** Start **
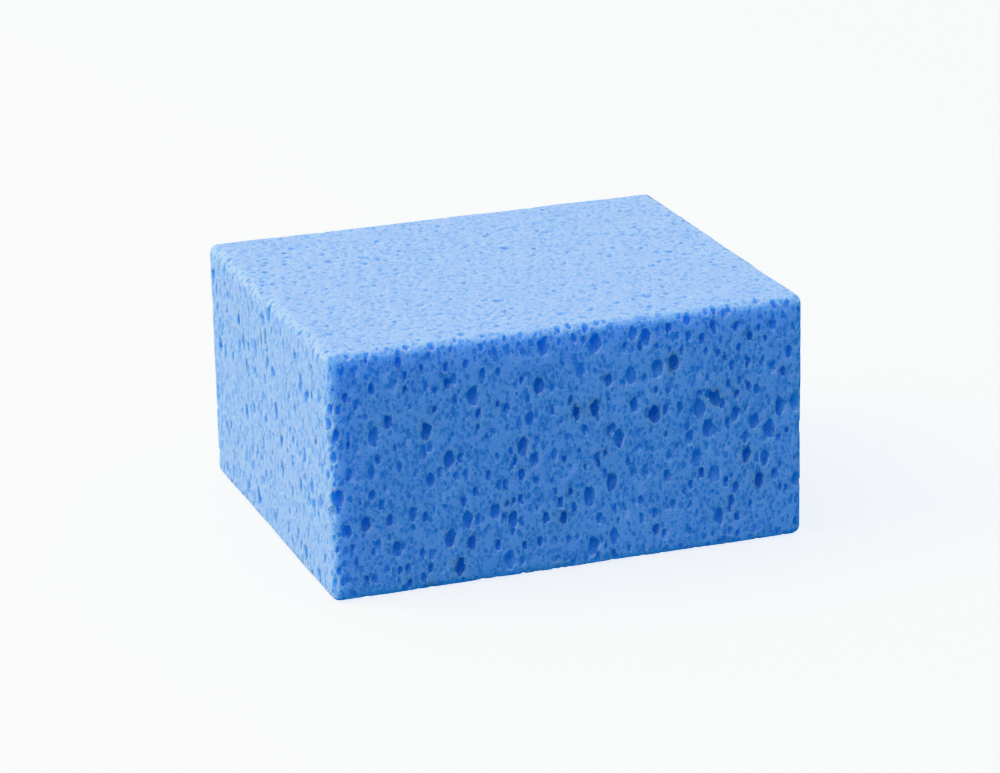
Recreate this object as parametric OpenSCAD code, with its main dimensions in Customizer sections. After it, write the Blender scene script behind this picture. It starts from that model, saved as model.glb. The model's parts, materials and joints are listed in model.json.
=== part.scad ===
// Applicator sponge: one block of soft open-cell foam.
//
// The foam rose along Z, so its bubbles stand taller than they are wide. The block is
// cut from that foam by six flat cuts with softened edges, and every bubble that a cut
// goes through is an open pore: a tall oval on the four sides, a round one above and below.
//
// Origin: the middle of the face the block lies on. +X is its length, +Z is up. Millimetres.

/* [Block] */
// Length of the block, along X
block_length = 100; // [60:1:150]
// Depth of the block, along Y
block_depth = 83; // [50:1:120]
// Thickness of the block, along the rise of the foam
block_thickness = 51; // [30:1:75]
// Radius that the knife leaves on the soft edges
edge_radius = 1.5; // [0.5:0.1:3]

/* [Pores] */
// Width of the widest pore
pore_width = 2.8; // [1.8:0.1:4]
// Width of the narrowest pore
pore_width_min = 1; // [0.6:0.1:1.8]
// Height of a pore over its width
pore_stretch = 1.6; // [1.2:0.1:2.2]
// How rare the wide pores are: 1 makes every width as common
pore_rarity = 2; // [1:0.1:4]
// Spacing of the bubbles as they form, before the wide ones crowd others out
bubble_spacing = 2.5; // [2.4:0.1:6]
// Least foam left between two pores
pore_wall = 0.25; // [0.2:0.05:2]
// Number of the scatter, each giving another pattern of pores
scatter = 4; // [1:1:99]

/* [Hidden] */
$fn = 24;

FOAM_BLUE = [0.35, 0.58, 0.87];
X = 0;
Y = 1;
Z = 2;

half_block = [block_length, block_depth, block_thickness] / 2;
spacing = bubble_spacing * [1, 1, pore_stretch];
// Rows of bubbles on each side of the middle, with one to spare
rows = [for (axis = [X:Z]) ceil(half_block[axis] / spacing[axis]) + 1];
// How far inside a cut, in half sizes of the bubble, a middle may lie for the cut to open it.
// Below the first number too little of the bubble is left, and above the second its mouth is
// a narrow hole only. The cuts above and below take just the tips: their pores stay shallow.
OPENED = [[-0.5, 0.65], [-0.5, 0.65], [-0.75, -0.25]];
// Past this many half sizes the bubble is clear of the cut
CLEAR = 1.15;

// A number from 0 to 1 that looks random, the same each time for the same bubble and draw
function draw(cell, n) =
    let (wave = sin(cell * [127.137, 311.719, 74.773] + n * 51.371 + scatter * 17.923) * 43758.5453)
    wave - floor(wave);

// A bubble is [middle, half its width], with the block's centre as the origin
function bubble(cell) =
    [
        [for (axis = [X:Z]) (cell[axis] + draw(cell, axis + 1) - 0.5) * spacing[axis]],
        (pore_width_min + (pore_width - pore_width_min) * pow(draw(cell, 0), pore_rarity)) / 2
    ];

function half_size(bubble) = bubble[1] * [1, 1, pore_stretch];

// How far the bubble's middle lies inside the nearer cut on one axis, in its half sizes
function depth_in(bubble, axis) =
    (half_block[axis] - abs(bubble[0][axis])) / half_size(bubble)[axis];

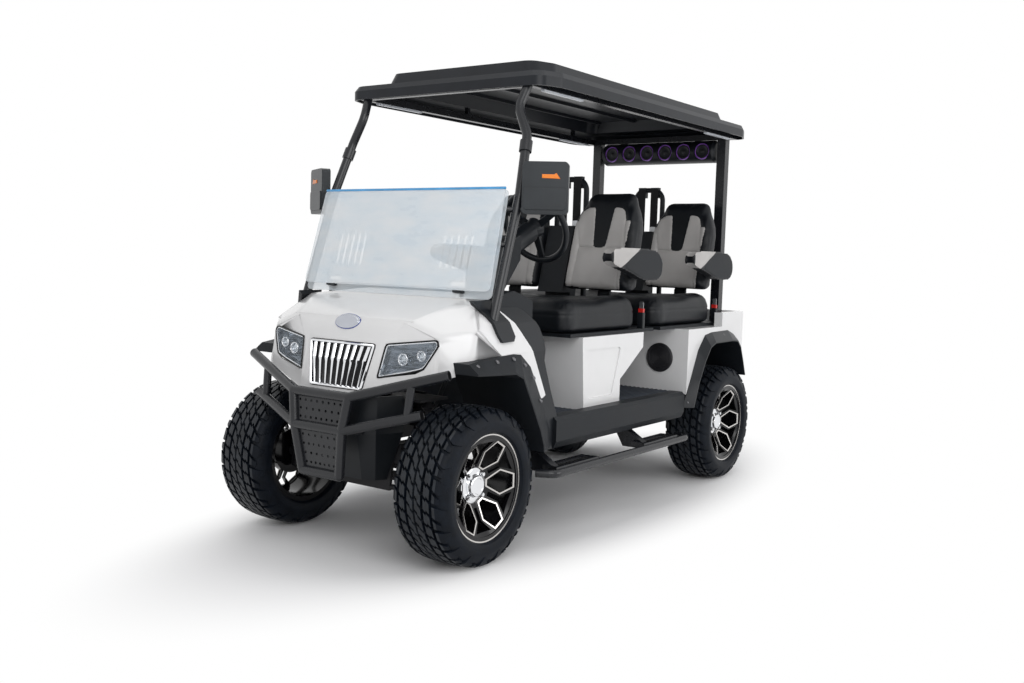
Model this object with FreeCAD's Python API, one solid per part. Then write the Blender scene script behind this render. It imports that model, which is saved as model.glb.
** End **
Give every line of the material that includes the string "scene".

▶ [Answer below]:
Recreate this object as parametric OpenSCAD code, with its main dimensions in Customizer sections. After it, write the Blender scene script behind this picture. It starts from that model, saved as model.glb. The model's parts, materials and joints are listed in model.json.
Model this object with FreeCAD's Python API, one solid per part. Then write the Blender scene script behind this render. It imports that model, which is saved as model.glb.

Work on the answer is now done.